If I have a set of data points ($y_i$, $x_i$) and measurement uncertainties ($\Delta y_i$,$\Delta x_i$) giving error bars for each point, and I want to estimate the integral $$ F = \int_a^b \text{d}x \, y(x) $$ using a simple numerical integration method on the data (such as the trapezoid rule) what should the quoted uncertainty in the final estimate of $F$ be?
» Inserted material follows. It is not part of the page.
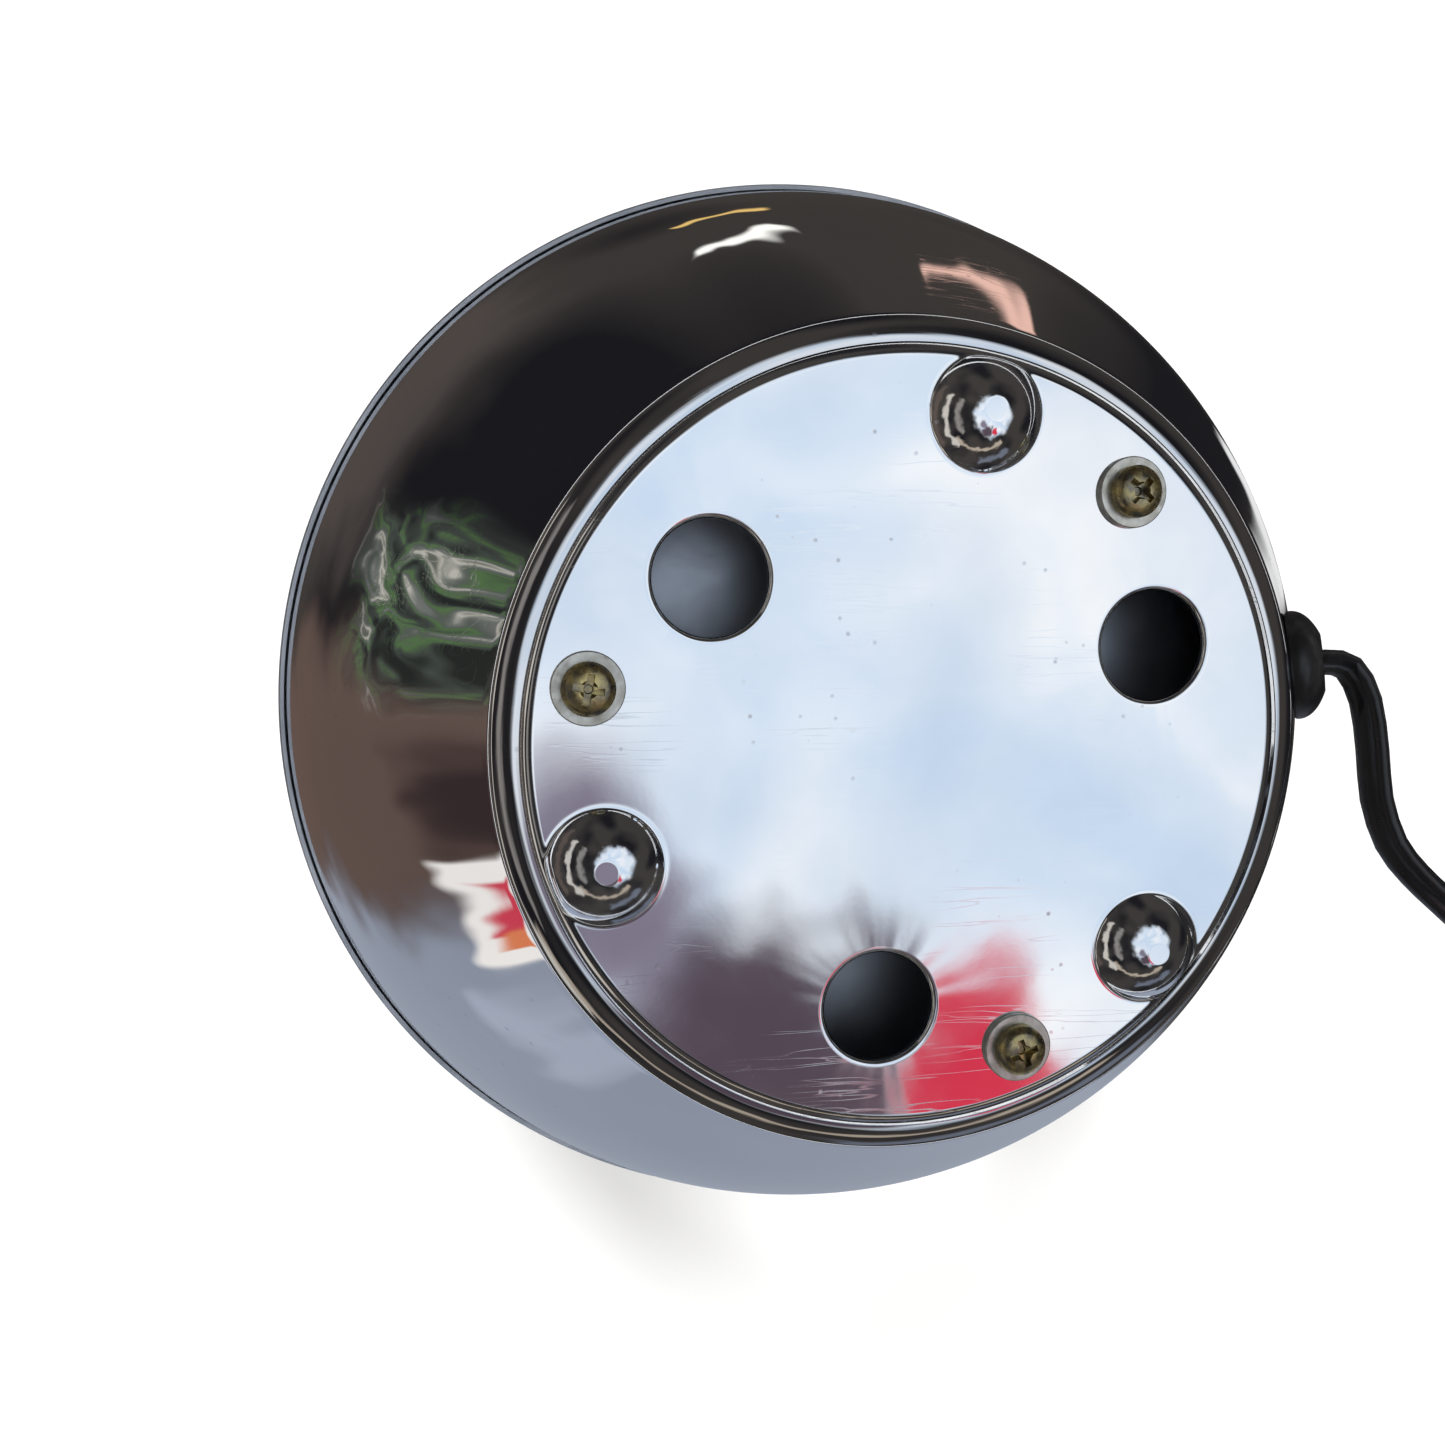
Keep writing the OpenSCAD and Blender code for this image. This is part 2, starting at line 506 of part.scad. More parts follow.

Assuming that the noise on each point is Gaussian, I can imagine doing something like adding random shifts to each point ($y_i$, $x_i$) $\rightarrow$ ($y_i + Y_i$, $x_i + X_i$) where $Y_i \sim \mathcal{N}(0,\Delta y_i^2)$ and $X_i \sim \mathcal{N}(0,\Delta x_i^2)$ and numerically estimating $F$ many times for many different draws from the distributions $Y_i$, $X_i$. Then quoting the error as the standard deviation of the different $F$ that I obtain.
It seems to me that this would work, but is it overkill? Are there more straightforward error propagation arguments that relate $\Delta F$ to the ($\Delta y_i$,$\Delta x_i$)?
My question is very similar to this one but I am interested in the error on the estimate of $F$, rather than what the best estimator of $F$ is.